Benchmark Performance
| Benchmark | Performance |
|---|---|
| SWE-Bench | State-of-the-art |
| GPQA Diamond | State-of-the-art |
| AIME 2025 | State-of-the-art |
Limitations
- VRAM Requirements: Requires 32GB+ VRAM for FP8 and 60GB+ for BF16 deployments.
- Architecture Maturity: Hybrid architecture is less tested in production than pure transformer models.
- MMLU Performance: May underperform on vanilla MMLU compared to harder benchmark variants.
- FlashInfer Dependency: FlashInfer backend requires CUDA toolkit for JIT compilation.

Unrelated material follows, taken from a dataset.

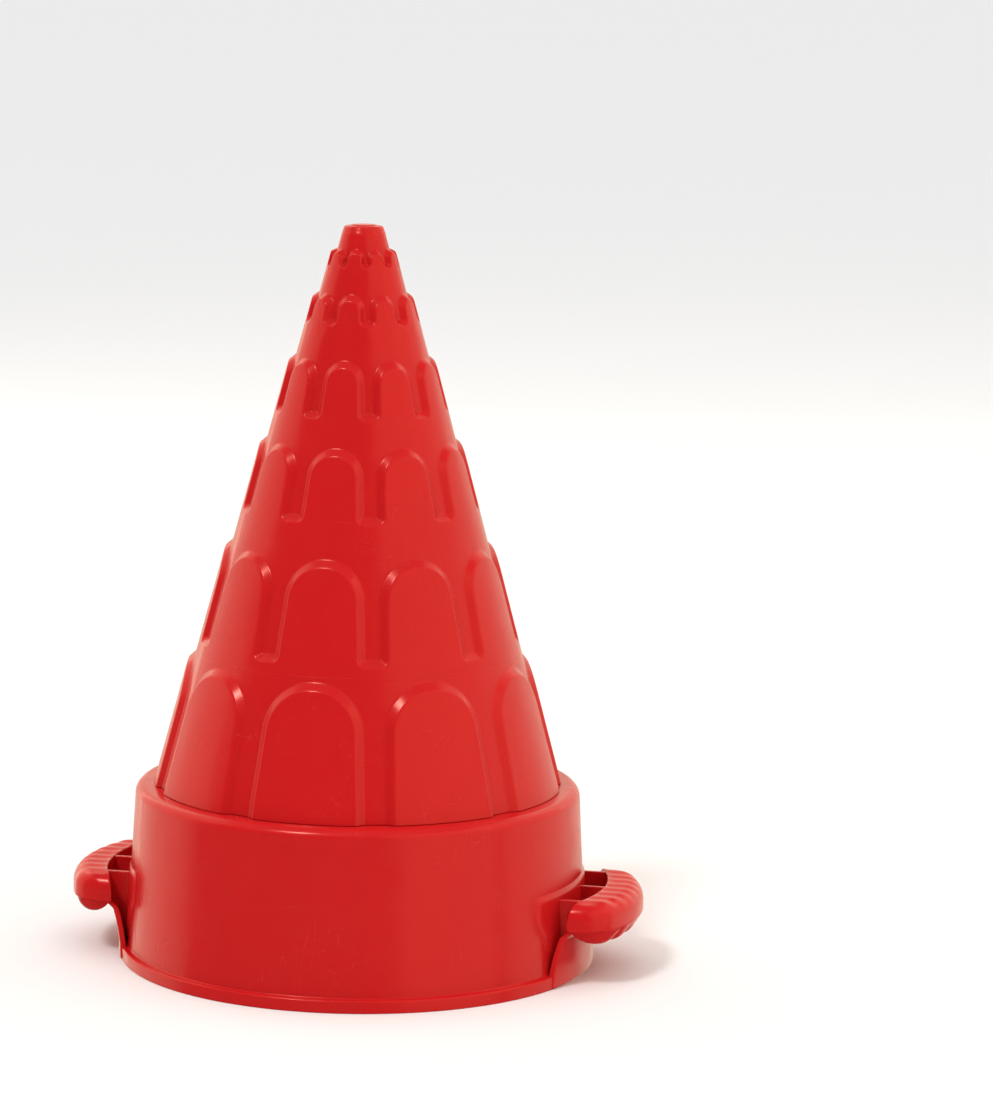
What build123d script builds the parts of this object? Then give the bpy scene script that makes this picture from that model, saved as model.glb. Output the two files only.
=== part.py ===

- Community Tooling: New architecture may have limited community tooling support compared to established models.
Summary
Nemotron 3 Nano 30B-A3B is NVIDIA’s flagship open reasoning model built for high-throughput, accurate inference across reasoning, coding, and agentic tasks.- Its hybrid Mamba-Transformer MoE architecture delivers 3.3× faster inference than comparable models with only 3.2B active parameters.
- The model supports up to 262K token context, configurable reasoning depth, native tool calling, and FP8 quantization.
- It achieves state-of-the-art results on SWE-Bench, GPQA Diamond, and AIME 2025 benchmarks.
- Weights, datasets, and training recipes are fully open under the NVIDIA Open Model License.